3. Litigation/Regulatory Holds
Federal Rule of Civil Procedure 34 states that a party to litigation must produce responsive documents and electronically stored information in its possession, custody or control. Cases have shown that even if a device containing company data is owned by an employee rather than the company, the data is still within the Company's control for purposes of the rule. If workers are creating, revising or using documents on their handheld devices, then those documents can be subject to discovery. The entire device may be subject to the court's litigation hold. You will need to find a technical way to comply with the court's order. Similar holds may be ordered in administrative proceedings or by a company's regulators.
4. Technology Controls
If a company is implementing a BYOD regime with its employees, then it should provide certain software and hardware controls over its employees' devices. At the very least, the company should include a remote monitoring application for records management and a remote wipe capability to destroy company information if the mobile device is lost or stolen. The company should confirm that encryption is available on employee-owned devices and that a VPN is available for access behind the company firewall. Employees should also be required to set the internal security available on modern smart phones and tablets, so that a device thief cannot easily access the company's network.
5. Policy Controls
Technology is not the only method of protecting information on employee-held devices. Much of the protection involved in a BYOD plan arises from policy and procedure. Employees may not be allowed to access certain information or to engage certain company systems through their mobile devices. Employees must immediately report the circumstances of lost or hacked devices. Set your policies to be protective of sensitive data, and to require employees to take care in how they access company systems. Your company's own well considered procedures will reduce risk in any BYOD system.
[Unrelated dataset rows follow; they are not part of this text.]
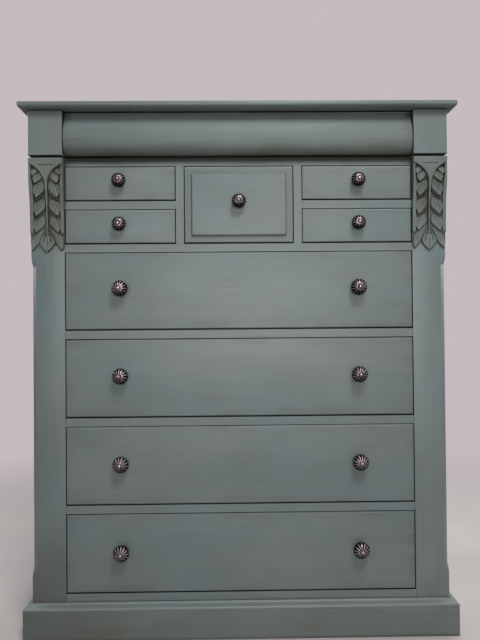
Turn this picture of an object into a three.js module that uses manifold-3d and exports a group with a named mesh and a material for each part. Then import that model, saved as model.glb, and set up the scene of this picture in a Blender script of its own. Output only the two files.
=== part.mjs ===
// Tall painted chest of drawers with a hidden frieze drawer, carved corbels and a moulded plinth.
// Units are millimetres. +Z is up, the front faces -Y, X runs from left to right as one faces the front.
// The origin is on the floor, under the middle of the footprint.
import * as THREE from 'three';
import { mergeVertices } from 'three/addons/utils/BufferGeometryUtils.js';
import Module from 'manifold-3d';

const wasm = await Module();
wasm.setup();

// ---------------------------------------------------------------- driving dimensions
const TOP_HALF_W = 538.5;      // half width of the top board
const BODY_HALF_W = 518.5;     // half width of the carcass, outside faces of the sides
const PLINTH_HALF_W = 536.3;   // half width of the plinth
const Y_TOP_FRONT = -250;      // front edge of the top board
const Y_PLINTH_FRONT = -228;   // front face of the plinth
const Y_BLOCK_FRONT = -230;    // front face of the corner blocks
const Y_FACE = -210;           // common front plane of posts, rails and drawer fronts
const Y_BACK = 250;            // back edge of sides and top
const Y_POST_BACK = -150;      // posts and front rails are 60 deep
const Y_BACKBOARD = 234;       // inner face of the back panel
const BACKBOARD_T = 12;
const SIDE_T = 20;             // side panel thickness

const Z_TOP = 1317;            // top of the top board
const Z_CARCASS = 1303;        // underside of the top board
const POST_IN = 434.9;         // inner face of the posts
const MULLION_IN = 137.6;      // inner face of the two uprights of the small-drawer row
const MULLION_OUT = 157.6;     // outer face of the same
const DUST_T = 10;             // dust board thickness behind the front rails
const GAP = 0.3;               // glue-line gap between fixed pieces

// rails, bottom and top of each
const RAILS = {
  bottom_rail: [87, 106.8],
  long_rail_3: [303.7, 323.9],
  long_rail_2: [520, 540.4],
  long_rail_1: [737.6, 758.3],
  middle_rail: [953.6, 973.4],
  frieze_rail: [1168.9, 1190],
};
const SMALL_RAIL = [1061, 1081.2];   // rail between the stacked small drawers

// posts
const CHAMFER = 12;            // stopped chamfer on the outer front corner
const CHAMFER_Z = [150, 941];  // where the chamfer's stops begin and end
const STOP_LEN = 26;           // length of each lamb's-tongue stop

// blocks and corbels
const BLOCK_Z0 = 1192;
const CORBEL_Z = [951, 1185.5];

// plinth
const PLINTH_MOULD_Z = [73, 86.7];

// drawers
const FRONT_T = 22;            // drawer front thickness
const FRONT_SIDE_GAP = 1.7;    // play at each side of a front
const FRONT_TOP_GAP = 1.4;     // play over a front
const FRONT_BOT_GAP = 2.4;     // play under a front
const TRAY_BACK = 205;         // rear face of the drawer boxes
const WALL_T = 12;             // drawer box sides and back
const BOTTOM_T = 7;            // drawer bottom board
const BOTTOM_UP = 7;           // underside of the bottom board above the side's lower edge

// knobs
const KNOB_X = 296;            // knob centres of the long drawers
const KNOB_X_SMALL = 298;      // knob centres of the small drawers
const KNOB_UP = 5.5;           // knob centres sit above the middle of each front
const KNOB_R_LARGE = 20.4;     // long drawers
const KNOB_R_SMALL = 17.4;     // small drawers and the centre drawer
const SHANK_R = 2.2;
const SHANK_HOLE_R = 2.6;

// ---------------------------------------------------------------- materials
const paint = (c) => new THREE.MeshStandardMaterial({ color: c, roughness: 0.5, metalness: 0 });
const MAT = {
  paint: paint(0x73807a),
  carving: paint(0x6c7268),
  wood: new THREE.MeshStandardMaterial({ color: 0xa98358, roughness: 0.7, metalness: 0 }),
  backwood: new THREE.MeshStandardMaterial({ color: 0x8d6c49, roughness: 0.8, metalness: 0 }),
  metal: new THREE.MeshStandardMaterial({ color: 0x4c4145, roughness: 0.35, metalness: 0.9 }),
};

// ---------------------------------------------------------------- geometry helpers
function signedVolume(g) {
  const p = g.getAttribute('position'), ix = g.getIndex();
  let v = 0;
  const n = ix ? ix.count : p.count;
  const at = (i) => (ix ? ix.getX(i) : i);
  for (let i = 0; i < n; i += 3) {
    const a = at(i), b = at(i + 1), c = at(i + 2);
    const ax = p.getX(a), ay = p.getY(a), az = p.getZ(a);
    const bx = p.getX(b), by = p.getY(b), bz = p.getZ(b);
    const cx = p.getX(c), cy = p.getY(c), cz = p.getZ(c);
    v += ax * (by * cz - bz * cy) - ay * (bx * cz - bz * cx) + az * (bx * cy - by * cx);
  }
  return v / 6;
}

function outward(g) {
  if (signedVolume(g) < 0) {
    const ix = g.getIndex().array;
    for (let i = 0; i < ix.length; i += 3) { const t = ix[i + 1]; ix[i + 1] = ix[i + 2]; ix[i + 2] = t; }
  }
  return g;
}

function indexed(points, tris) {
  const g = new THREE.BufferGeometry();
  g.setAttribute('position', new THREE.Float32BufferAttribute(points.flat(), 3));
  g.setIndex(tris.flat());
  return outward(g);
}

function box(x0, x1, y0, y1, z0, z1) {
  const g = new THREE.BoxGeometry(x1 - x0, y1 - y0, z1 - z0);
  g.translate((x0 + x1) / 2, (y0 + y1) / 2, (z0 + z1) / 2);
  return g;
}

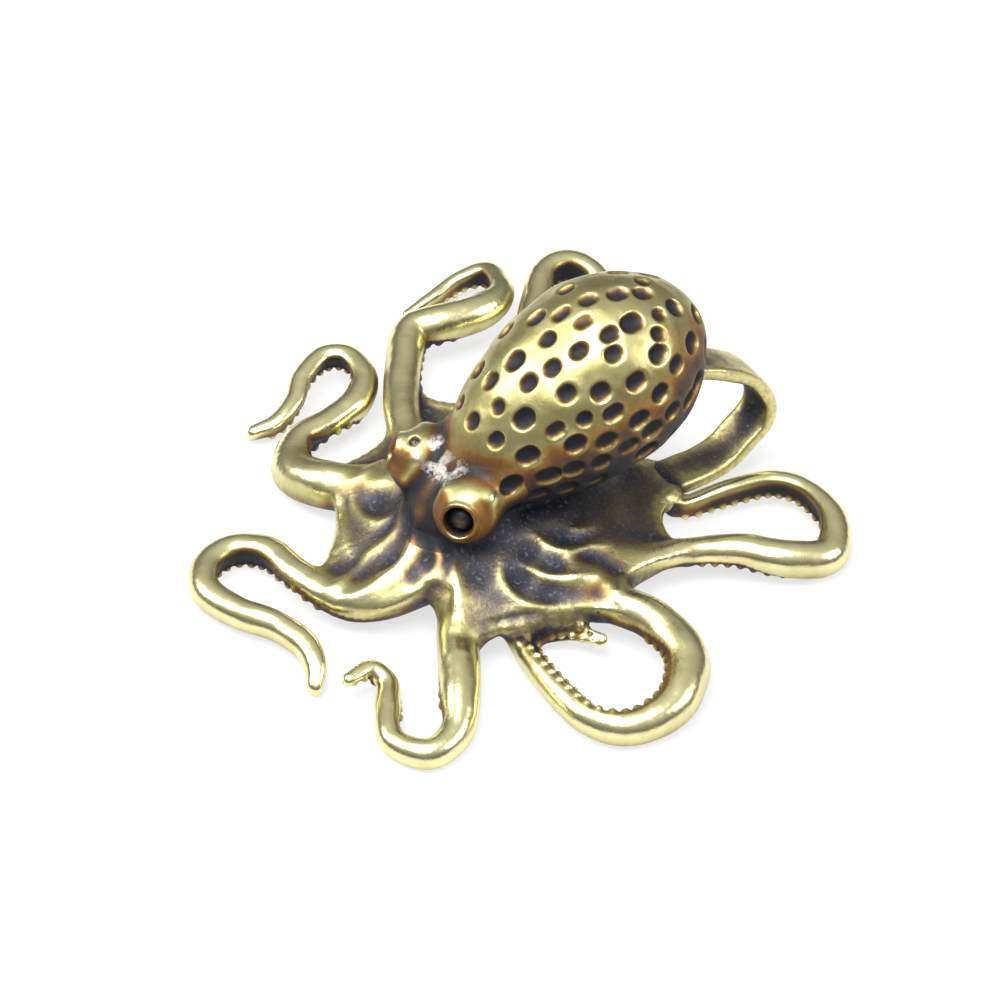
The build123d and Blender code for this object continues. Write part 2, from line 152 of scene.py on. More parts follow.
# Sizes of the arms, and their routes: the same shares as the solids have
arm_reach = 25.0
arm_thickness = 3.2
foot_flat_depth = 0.15
root_ends = (8.0, 13.0)   # from the web's middle, where an arm's root begins to leave the web
root_sink = 0.65          # how far the root lies below the solid's
arm_route_shares = {
    "arm_front_right": [
        (0.05, -0.29, 0.44, 0.56), (0.05, -0.38, 0.44, 0.88), (0.06, -0.53, 0.20, 0.88),
        (0.00, -0.62, 0.11, 0.81), (-0.15, -0.67, 0.07, 0.78), (-0.28, -0.69, 0.04, 0.75),
        (-0.35, -0.75, -0.01, 0.75), (-0.34, -0.84, -0.01, 0.75), (-0.25, -0.90, 0.00, 0.72),
        (-0.13, -0.87, 0.02, 0.69), (-0.03, -0.81, 0.04, 0.66), (0.07, -0.78, 0.04, 0.62),
        (0.15, -0.79, 0.02, 0.56), (0.20, -0.82, -0.01, 0.44),
    ],
    "arm_front_left": [
        (0.12, -0.22, 0.44, 0.56), (0.16, -0.29, 0.44, 0.84), (0.21, -0.36, 0.30, 0.91),
        (0.29, -0.43, 0.11, 0.91), (0.45, -0.52, 0.04, 0.88), (0.56, -0.60, -0.01, 0.75),
        (0.59, -0.70, -0.01, 0.66), (0.50, -0.76, 0.00, 0.59), (0.39, -0.71, 0.04, 0.56),
        (0.32, -0.67, 0.09, 0.50), (0.27, -0.69, 0.20, 0.44), (0.28, -0.76, 0.26, 0.34),
    ],
    "arm_left_front": [
        (0.20, -0.13, 0.44, 0.50), (0.29, -0.08, 0.43, 0.81), (0.42, -0.01, 0.23, 0.84),
        (0.53, 0.05, 0.09, 0.94), (0.68, 0.05, 0.02, 1.00), (0.79, -0.06, -0.01, 0.94),
        (0.80, -0.19, -0.01, 0.81), (0.73, -0.27, 0.00, 0.75), (0.61, -0.29, 0.02, 0.69),
        (0.48, -0.29, 0.04, 0.62), (0.38, -0.27, 0.07, 0.56), (0.36, -0.21, 0.15, 0.47),
        (0.41, -0.15, 0.20, 0.38), (0.49, -0.10, 0.20, 0.31),
    ],
    "arm_left_rear": [
        (0.19, 0.01, 0.44, 0.50), (0.28, 0.05, 0.37, 0.69), (0.32, 0.14, 0.30, 0.62),
        (0.35, 0.28, 0.20, 0.62), (0.41, 0.40, 0.13, 0.75), (0.50, 0.51, 0.05, 0.81),
        (0.53, 0.62, -0.01, 0.81), (0.43, 0.70, 0.04, 0.72), (0.30, 0.70, 0.09, 0.62),
        (0.22, 0.64, 0.11, 0.59), (0.19, 0.52, 0.11, 0.59), (0.17, 0.42, 0.07, 0.53),
        (0.15, 0.37, 0.07, 0.44),
    ],
    "arm_right_front": [
        (-0.15, -0.25, 0.44, 0.56), (-0.22, -0.29, 0.44, 0.94), (-0.32, -0.35, 0.23, 1.00),
        (-0.41, -0.43, 0.09, 1.06), (-0.53, -0.46, -0.01, 1.00), (-0.62, -0.39, 0.04, 0.81),
        (-0.64, -0.28, 0.09, 0.72), (-0.67, -0.18, 0.13, 0.69), (-0.74, -0.11, 0.15, 0.66),
        (-0.84, -0.10, 0.17, 0.62), (-0.88, -0.16, 0.17, 0.59), (-0.84, -0.25, 0.15, 0.56),
        (-0.78, -0.31, 0.11, 0.53), (-0.74, -0.39, 0.05, 0.50), (-0.75, -0.46, 0.02, 0.41),
    ],
    "arm_right_rear": [
        (-0.22, -0.11, 0.44, 0.50), (-0.31, -0.12, 0.44, 0.81), (-0.43, -0.14, 0.28, 0.75),
        (-0.58, -0.08, 0.18, 0.81), (-0.73, 0.02, 0.17, 0.84), (-0.82, 0.10, 0.18, 0.88),
        (-0.80, 0.20, 0.23, 0.88), (-0.79, 0.32, 0.24, 0.81), (-0.84, 0.41, 0.23, 0.66),
        (-0.95, 0.44, 0.15, 0.59), (-0.99, 0.37, 0.07, 0.50), (-0.98, 0.27, 0.00, 0.44),
        (-0.97, 0.18, -0.01, 0.34),
    ],
    "arm_rear_right": [
        (-0.18, 0.02, 0.44, 0.50), (-0.31, 0.12, 0.37, 0.81), (-0.48, 0.25, 0.23, 0.84),
        (-0.62, 0.37, 0.23, 0.78), (-0.75, 0.48, 0.24, 0.72), (-0.83, 0.56, 0.24, 0.72),
        (-0.84, 0.64, 0.23, 0.72), (-0.78, 0.69, 0.15, 0.69), (-0.69, 0.67, 0.05, 0.62),
        (-0.63, 0.60, -0.01, 0.53), (-0.64, 0.53, -0.01, 0.41),
    ],
    "arm_rear_left": [
        (0.02, 0.10, 0.44, 0.50), (-0.02, 0.20, 0.37, 0.69), (-0.13, 0.33, 0.17, 0.78),
        (-0.26, 0.45, 0.05, 0.84), (-0.38, 0.56, -0.01, 0.81), (-0.45, 0.66, -0.01, 0.72),
        (-0.40, 0.73, 0.00, 0.62), (-0.32, 0.69, 0.04, 0.56), (-0.29, 0.62, 0.02, 0.44),
    ],
}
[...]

6. Employee Privacy/Rights
While protecting the company, you must not forget that the employee has interests too. More than ten states recently passed laws prohibiting an employer from demanding that an employee reveal her social media password, and it would violate some of these laws to skim that password while she entered it on her own smart phone. A company setting a BYOD policy must decide how much access it will grant itself to the personal items on an employee's mobile device, and then must inform the employee about such access. Hourly employees who work from home or the road may be able to document that word from their mobile devices. Business data is important, but so are the daily data collections of workers. Any BYOD plan must take the employee rights into account.
7. Address Cloud Back-ups
How will your employee be backing up his smart phone? Will the back-ups be within the company firewall or otherwise available to the company. Unfortunately, the growth in personal mobile computing has grown in parallel with cloud storage plans. It is likely that most of your employees backs up the information on mobile devices onto a cloud account that only the employee knows about or has access to. This can be problematic for trade secrets, for document destruction laws or other records management concerns. At the very least, a business should know about these back-ups, and a company may want to demand access to the cloud storage of company documents.
8. Termination Protocols
One of the most dangerous times for a company is the departure date of an important employee. When workers leave the company, business data can fly out the door and it may take days or weeks to terminate the employee's access to company files. These concerns are exacerbated when the employee takes her primary work tool away from the business. Any business allowing employees to supply their own mobile device must implement a practical plan for removing the access of that device to company systems and documents. Breaking up is harder to do when the exiting worker has a phone full of important documents. Find a way to address this issue before it is forced upon you.
9. Documenting Acceptance of Your Plan
Not only should each company develop a practical and protective BYOD plan, but the most important parts of the plan should be documented. Some jurisdictions and regulators require written plans to protect information, and the employee devices must be a significant aspect of these plans. In addition, it may create liability for a company to wipe all of the personal information off of an employee's lost smart phone without informing the employee that the company has the right to do so. So unless a business has some method of separating the business data from the personal data, it would be best to receive a signed permission from the employee to take such a drastic step if his device is lost. Your BYOD plan can protect your company when disaster strikes, but only if the company has properly documented its use and the employee's acceptance.
10. Training
No human-intensive policy will be successful unless employees are trained in how to properly meet the terms of the policy. Your company must teach employees how they are allowed to access company servers with employee-owned mobile devices, and how they are allowed to use those devices for accessing or developing company documents and information. Regular refresher courses are important so that no employee loses sight of the rules and procedures, or the reasons behind them. Without comprehensive employee training, a company will not be able to rely on the reasonableness of its policy when something goes wrong.
BYOD is more than just a trend. Every business will need to decide whether to accede to the demands of employees for flexible tools, or to maintain a tight grip on company information by forcing all work onto company-run machines. Mastering these ten items can ease the transition and greatly reduce risk to your business.